Rouge des prés : « Combiner conduite économe et revenu avec un troupeau mixte »
Mathieu Chauvé et Florent Cesbron, éleveurs de rouges des prés dans le Maine-et-Loire, valorisent au mieux le potentiel génétique de leur troupeau, avec la recherche de mixité pour vendre des animaux lourds et bien finis tout en évitant les problèmes au vêlage.
Mathieu Chauvé et Florent Cesbron, éleveurs de rouges des prés dans le Maine-et-Loire, valorisent au mieux le potentiel génétique de leur troupeau, avec la recherche de mixité pour vendre des animaux lourds et bien finis tout en évitant les problèmes au vêlage.
Mathieu Chauvé, 39 ans, associé du Gaec Chauvé-Cesbron avec Florent Cesbron, 23 ans, incarne la quatrième génération d’éleveurs de rouges des prés, dans les Deux-Sèvres d’abord, puis à Yzernay, dans le Maine-et-Loire. « La rouge des prés est la race locale et notre race "de cœur", partage-t-il. C’est une vache très docile, qui valorise bien les fourrages grossiers, qui a du gabarit et donne des poids de carcasse élevés. Au niveau génétique, on peut aller d’une orientation très "vêlage facile" à une sélection très "viande" car elle possède le gène culard. »

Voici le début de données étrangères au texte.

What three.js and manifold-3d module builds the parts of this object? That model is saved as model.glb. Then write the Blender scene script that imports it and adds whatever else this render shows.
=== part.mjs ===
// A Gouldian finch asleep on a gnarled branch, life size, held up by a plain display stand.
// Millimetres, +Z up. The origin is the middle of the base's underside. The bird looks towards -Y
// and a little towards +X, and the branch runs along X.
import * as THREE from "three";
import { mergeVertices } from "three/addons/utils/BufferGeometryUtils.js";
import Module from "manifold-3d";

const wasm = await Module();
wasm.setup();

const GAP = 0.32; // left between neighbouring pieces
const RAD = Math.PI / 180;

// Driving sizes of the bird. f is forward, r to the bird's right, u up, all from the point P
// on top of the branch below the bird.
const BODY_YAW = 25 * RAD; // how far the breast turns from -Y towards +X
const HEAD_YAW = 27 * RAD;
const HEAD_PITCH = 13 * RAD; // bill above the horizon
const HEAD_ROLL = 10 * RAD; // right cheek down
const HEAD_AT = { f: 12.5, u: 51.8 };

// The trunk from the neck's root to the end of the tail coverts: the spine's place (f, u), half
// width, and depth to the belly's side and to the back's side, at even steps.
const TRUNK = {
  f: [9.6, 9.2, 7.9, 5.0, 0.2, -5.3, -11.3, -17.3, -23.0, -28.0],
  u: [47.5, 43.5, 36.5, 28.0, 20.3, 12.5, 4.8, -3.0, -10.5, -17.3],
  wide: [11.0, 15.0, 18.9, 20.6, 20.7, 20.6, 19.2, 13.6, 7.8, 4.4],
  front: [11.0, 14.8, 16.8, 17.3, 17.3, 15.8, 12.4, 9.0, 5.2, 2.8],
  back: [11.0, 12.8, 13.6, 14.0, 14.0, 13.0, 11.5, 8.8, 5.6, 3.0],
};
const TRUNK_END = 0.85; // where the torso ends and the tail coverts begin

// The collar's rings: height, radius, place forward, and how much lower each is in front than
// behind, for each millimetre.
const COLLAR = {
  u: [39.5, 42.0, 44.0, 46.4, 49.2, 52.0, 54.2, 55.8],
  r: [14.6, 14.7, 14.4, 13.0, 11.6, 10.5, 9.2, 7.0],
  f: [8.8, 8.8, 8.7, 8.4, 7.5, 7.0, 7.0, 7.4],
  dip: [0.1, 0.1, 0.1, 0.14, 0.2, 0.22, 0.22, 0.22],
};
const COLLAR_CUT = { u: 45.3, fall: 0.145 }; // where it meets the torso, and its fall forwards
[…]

Installé en 2014 avec son père, parti en retraite en 2021, Mathieu Chauvé a été rejoint en juillet 2023 par Florent Cesbron. « Mon grand-père était éleveur de bovins et d’ovins, précise Florent. J’ai fait mon stage de Bac pro et mon BTS en alternance sur l’exploitation. Puis j’ai été salarié pendant deux ans. J’aime prendre des responsabilités. M’installer avec Mathieu s’inscrivait dans une suite logique. »
L’exploitation compte aujourd’hui 153 ha, 90 vêlages, 110 brebis et 750 couples de pigeons. Il y a deux ans, le Gaec a eu l’opportunité de reprendre 38 ha à un voisin. « Nous manquions un peu de surfaces, indique Mathieu. De plus, ces terres se trouvaient au milieu de nos parcelles. Leur reprise nous apporte du confort pour la constitution de nos stocks et moins de travail pour les changements de pâtures. »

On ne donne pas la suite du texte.